The reaction was a bit delayed as the echoes rolled away into the distance of geography and history; first my father's head popped through the door of the house, his bushy brows knit over the top of his glasses, his mild voice intoning “What the hell's going on out here?” Fractions of a second later, lights popped on in the house across the street; then another a few houses down, the next door neighbor's house, the house behind my grandmother's, and a succession of others along Bell Avenue. I couldn't stop laughing, I couldn't breathe, and I hobbled doubled-over into the house with my face purple and my eyes watering mercilessly. I heard my mother's choked sob-laughs as my father (quickly) ushered her into the house before the bang of storm doors began to tattoo the beat of good, Christian people coming to check out the scream.

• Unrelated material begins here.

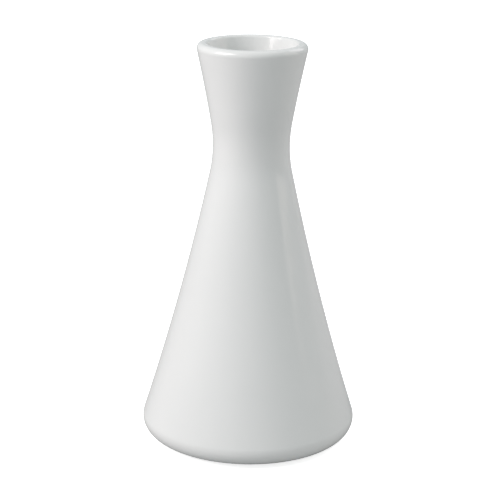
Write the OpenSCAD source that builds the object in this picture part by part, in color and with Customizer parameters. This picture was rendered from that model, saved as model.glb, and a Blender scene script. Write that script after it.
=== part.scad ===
// Flower vase: a small table bud vase of glazed porcelain, in millimetres.
// It stands on the XY plane with its axis on Z. Every outside size is measured over the glaze.
//
// The outline is five arcs, each tangent to the next: base corner, flank, waist, neck and lip.
// The wall is slip-cast, so its two faces run a constant distance apart and share arc centres.
// The lip is level on top, between a full outer edge and a tighter inner one, the rim.

/* [Overall] */
// Height from the foot to the crown of the lip
height = 130; // [108:1:156]
// Diameter at the widest point, just above the foot
base_d = 69.6; // [58:0.2:84]
// Diameter at the narrowest point
waist_d = 24.4; // [20:0.2:29.4]
// Height of the narrowest point
waist_z = 97.5; // [80:0.5:117]
// Diameter of the flared mouth, outside
mouth_d = 34.8; // [32:0.2:42]

/* [Curves] */
// Radius of the corner that tucks under to the foot
base_round = 5; // [3:0.5:6]
// Radius of the long, slightly hollow flank
flank_round = 900; // [500:50:3000]
// Radius of the waist, at most what the neck has room for
waist_round = 43; // [20:1:60]
// Radius of the flare between the waist and the lip
neck_round = 450; // [200:50:2000]
// Radius of the lip's outer edge, at most half of the wall
lip_round = 1.75; // [1:0.05:1.75]
// Radius of the lip's inner edge, at most a third of the wall
rim_round = 0.9; // [0.5:0.05:1.1]
// Radius inside, where the wall turns into the floor
inner_round = 3; // [1.5:0.5:8]

/* [Wall and foot] */
// Wall thickness over both glazes
wall = 3.5; // [2.8:0.1:4.2]
// Thickness of the fired glaze
glaze = 0.25; // [0.15:0.05:0.35]
// Thickness of the floor over both glazes
floor_t = 4; // [3:0.5:6]
// Distance from the root of the base corner in to the bare foot ring
foot_inset = 1.8; // [0.5:0.1:4]
// Width of the foot ring
foot_w = 2.5; // [1.5:0.5:4]
// Height of the foot ring under the body
foot_h = 1.2; // [0.6:0.1:2]
// Height of the glazed hollow inside the foot ring
recess_h = 1.5; // [1:0.1:2.5]

/* [Hidden] */

$fn = 180;

// Largest gap between an arc and the chords drawn for it.
chord_gap = 0.004;

// Share of the room between the waist and its neighbours that the waist's arc may take.
waist_share = 0.8;

// Shades of the bare porcelain and of the glaze.
bisque = [0.90, 0.88, 0.84];
white = [0.97, 0.97, 0.96];

// Direction from one point to another, in degrees.
function heading(p, q) = atan2(q.y - p.y, q.x - p.x);

// Point where two circles cross, on the side of larger X.
function crossing(c1, r1, c2, r2) =
    let (d = c2 - c1, len = norm(d), along = (r1 * r1 - r2 * r2 + len * len) / (2 * len),
         off = sqrt(r1 * r1 - along * along), side = [-d.y, d.x] * sign(-d.y))
    c1 + (along * d + off * side) / len;

// Centre at a height of a circle that is a reach away from another centre, towards the axis.
function inward(c, reach, z) = [c.x - sqrt(reach * reach - pow(c.y - z, 2)), z];

// Radius at which an arc that starts level at a point touches a bulge a gap away from it.
function touching(gap, bulge_r) = (gap * gap - bulge_r * bulge_r) / (2 * (gap.x + bulge_r));

// The base corner and the lip are bulges, with their centres in the porcelain.
lip_r = min(lip_round, wall / 2);
base_c = [base_d / 2 - base_round, foot_h + base_round];
lip_c = [mouth_d / 2 - lip_r, height - lip_r];

// The flank, waist and neck are hollows, with their centres outside it.
narrowest = [waist_d / 2, waist_z];
waist_r = min(waist_round,
    waist_share * touching(lip_c - narrowest, lip_r),
    waist_share * touching(base_c - narrowest, base_round));
waist_c = narrowest + [waist_r, 0];
flank_c = crossing(base_c, flank_round + base_round, waist_c, flank_round - waist_r);
neck_c = crossing(lip_c, neck_round + lip_r, waist_c, neck_round - waist_r);

// Direction in which the surface faces where two arcs join.
base_dir = heading(base_c, flank_c);
waist_dir = heading(waist_c, flank_c);
neck_dir = heading(waist_c, neck_c);
lip_dir = heading(lip_c, neck_c);

// The inside corner touches the inner face of the flank and the floor.
floor_z = recess_h + floor_t;
corner_c = inward(flank_c, flank_round + wall + inner_round, floor_z + inner_round);
corner_dir = heading(corner_c, flank_c);

// The rim touches the inner face of the neck and the top of the lip.
rim_r = min(rim_round, wall / 3);
rim_c = inward(neck_c, neck_round + wall - rim_r, height - rim_r);
rim_dir = heading(rim_c, neck_c);

// The foot ring stands just inside the base corner.
foot_r = base_c.x - foot_inset;
recess_r = foot_r - foot_w;

// Arc as points, without its last one, which is the first point of whatever follows.
function arc(c, r, from, to) =
    let (n = ceil(abs(to - from) / (2 * acos(1 - chord_gap / r))))
    [for (i = [0 : n - 1]) let (a = from + (to - from) * i / n) c + r * [cos(a), sin(a)]];

// Outside of the vase at a depth below its glazed surface, from the foot up to the lip's crown.
function outside(depth) = concat(
    [[foot_r, foot_h + depth]],
    arc(base_c, base_round - depth, -90, base_dir),
    arc(flank_c, flank_round + depth, base_dir + 180, waist_dir + 180),
    arc(waist_c, waist_r + depth, waist_dir + 180, neck_dir + 180),
    arc(neck_c, neck_round + depth, neck_dir + 180, lip_dir + 180),
    arc(lip_c, lip_r - depth, lip_dir, 90),
    [[lip_c.x, height - depth]]);

// Inside of the vase at a depth below its glazed surface, from the rim down to the floor.
function inside(depth) = concat(
    arc(rim_c, rim_r - depth, 90, rim_dir + 180),
    arc(neck_c, neck_round + wall - depth, rim_dir + 180, neck_dir + 180),
    arc(waist_c, waist_r + wall - depth, neck_dir + 180, waist_dir + 180),
    arc(flank_c, flank_round + wall - depth, waist_dir + 180, corner_dir + 180),
    arc(corner_c, inner_round + depth, corner_dir, -90),
    [[corner_c.x, floor_z - depth], [0, floor_z - depth]]);

// Inside of the vase with the top of its lip, from the crown on.
function lining(depth) = concat([[lip_c.x, height - depth]], inside(depth));

// Underside of the porcelain: the hollow and the foot ring, from the axis outwards.
underside = [[0, recess_h + glaze], [recess_r, recess_h + glaze], [recess_r, 0], [foot_r, 0]];

function reversed(path) = [for (i = [len(path) - 1 : -1 : 0]) path[i]];

// Coat of glaze between its own surface and the porcelain under it.
module coat(surface, under) {
    rotate_extrude() polygon(concat(surface, reversed(under)));
}

// Fired porcelain, bare only at the foot ring.
module porcelain_body() {
    color(bisque) rotate_extrude() polygon(concat(underside, outside(glaze), inside(glaze)));
}

// Dipped coat, from the root of the foot ring to the crown of the lip.
module outer_glaze() {
    color(white) coat(outside(0), outside(glaze));
}

// Poured lining, from the crown of the lip over the whole floor.
module inner_glaze() {
    color(white) coat(lining(0), lining(glaze));
}

// Coat brushed over the hollow inside the foot ring.
module base_glaze() {
    color(white) translate([0, 0, recess_h]) cylinder(h = glaze, r = recess_r);
}

porcelain_body();
outer_glaze();
inner_glaze();
base_glaze();
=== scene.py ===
"""Flower vase: the looks of its glazed porcelain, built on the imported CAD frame. Metres."""
import math

import bmesh
import bpy
from mathutils import Matrix, Vector

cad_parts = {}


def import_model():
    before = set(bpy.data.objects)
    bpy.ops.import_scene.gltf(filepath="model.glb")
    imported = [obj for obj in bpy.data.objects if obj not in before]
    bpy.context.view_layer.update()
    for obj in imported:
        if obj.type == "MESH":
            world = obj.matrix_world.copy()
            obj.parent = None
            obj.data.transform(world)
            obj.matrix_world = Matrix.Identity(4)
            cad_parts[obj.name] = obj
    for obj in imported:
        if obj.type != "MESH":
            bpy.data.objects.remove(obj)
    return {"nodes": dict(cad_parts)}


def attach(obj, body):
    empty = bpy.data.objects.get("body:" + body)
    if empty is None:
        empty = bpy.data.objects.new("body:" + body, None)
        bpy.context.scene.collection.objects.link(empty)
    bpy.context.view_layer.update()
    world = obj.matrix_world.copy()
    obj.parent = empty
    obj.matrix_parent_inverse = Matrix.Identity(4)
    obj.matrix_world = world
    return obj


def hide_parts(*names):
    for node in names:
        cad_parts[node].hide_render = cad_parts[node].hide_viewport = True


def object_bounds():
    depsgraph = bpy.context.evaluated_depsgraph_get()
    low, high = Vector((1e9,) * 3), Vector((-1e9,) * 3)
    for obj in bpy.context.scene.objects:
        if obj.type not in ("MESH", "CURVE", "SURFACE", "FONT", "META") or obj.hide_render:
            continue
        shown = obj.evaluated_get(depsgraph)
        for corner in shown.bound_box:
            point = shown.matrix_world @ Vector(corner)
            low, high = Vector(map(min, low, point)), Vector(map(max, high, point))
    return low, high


MM = 0.001

# ------------------------------------------------------------------ mesh sizes
SEGMENTS = 144                 # quads round the vase
MAX_TURN = math.radians(3)     # most that a curve turns from one ring to the next
MAX_BAND = 2.5 * MM            # longest step between two rings
CORNER = math.radians(30)      # a sharper turn than this is an edge, not a curve
STRAIGHT = math.radians(0.05)  # a smaller turn than this is none
EDGE_TURN = math.radians(10)   # turn at each point of a rounded edge
SAME_CHORD = 0.02              # chords of one arc differ by less than this share
ON_AXIS = 0.005 * MM           # nearer the axis than this counts as on it
DECIMALS = 7                   # two points of a section that agree to these, in metres, are one
GROUND_EDGE = 0.35 * MM        # rounding of the foot ring's ground edges
GLAZE_EDGE = 0.11 * MM         # rounding of the glaze where it stops

# Kiln warp: how far the wall stands off a true circle, as (waves round, twist in turns over
# the vase's height, phase in degrees, size).
WARP = [(2, 0.10, 20, 0.06 * MM), (3, -0.25, 140, 0.03 * MM), (5, 0.60, 75, 0.015 * MM)]
WARP_FADE = 8 * MM             # the warp dies out this far from the foot and from the lip

# ------------------------------------------------------------------ finishes
NOISE_SPREAD = (0.3, 0.7)      # most of a noise's values lie between these

GLAZE_IOR = 1.5
GLAZE_WHITE = (0.80, 0.81, 0.80)
GLAZE_POOLED = (0.74, 0.77, 0.76)
GLAZE_ROUGHNESS = (0.10, 0.16)
CLOUD = 30 * MM                # size of the faint clouds in the glaze
CLOUD_SHADE = 0.985            # their shade, as a share of the white
SHEEN_PATCH = 12 * MM          # size of the patches that differ in gloss
WAVE = 14 * MM
WAVE_DEPTH = 0.10 * MM
PEEL = 1.6 * MM                # size of the glaze's orange peel
PEEL_DEPTH = 0.004 * MM
OUTSIDE_POOL = 5 * MM          # the glaze pools below this height on the outside
FLOOR_POOL = 12 * MM           # inside, over the floor
FOOT_POOL = 3 * MM             # inside the foot ring

CLAY_IOR = 1.5
CLAY_SPECULAR = 0.3
CLAY_LIGHT = (0.78, 0.75, 0.70)
CLAY_DARK = (0.70, 0.67, 0.62)
CLAY_ROUGHNESS = (0.62, 0.85)
GRAIN = 0.5 * MM
GRAIN_DEPTH = 0.03 * MM
RUBBED = (0.46, 0.44, 0.42)    # grey of the patches that rub the table
RUBBED_PATCH = 4 * MM
RUBBED_FROM = (0.52, 0.72)     # values of the noise between which a patch fades in
RUBBED_MOST = 0.45             # share of grey at the middle of a patch

STAGE_IOR = 1.45
STAGE_SPECULAR = 0.2
STAGE_ROUGHNESS = (0.55, 0.65)
STAGE_CLOUD = 80 * MM
STAGE_CLOUD_SHADE = 0.98
STAGE_PATCH = 5 * MM
STAGE_TOOTH = 1 * MM
STAGE_TOOTH_DEPTH = 0.005 * MM

# ------------------------------------------------------------------ camera
CAMERA_BACK = 496 * MM         # distance from the vase's axis
CAMERA_HEIGHT = 213 * MM
CAMERA_PITCH = math.radians(16.87)
CAMERA_ROLL = math.radians(0.72)
CAMERA_SENSOR = 36             # width, in millimetres as Blender takes it
CAMERA_LENS = 115.5            # focal length, in millimetres too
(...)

I don't know if I ever laughed that hard again in Georgia, and I don't know if I've laughed that hard again in my life. It was glorious.


We stayed up for hours after that, laughing and talking and being a semi-normal family. When at last we fell asleep, I remember thinking that it was, perhaps, my crowning moment for pranking. And to think, I nearly chickened out.


You know, I've never been able to make that sound again.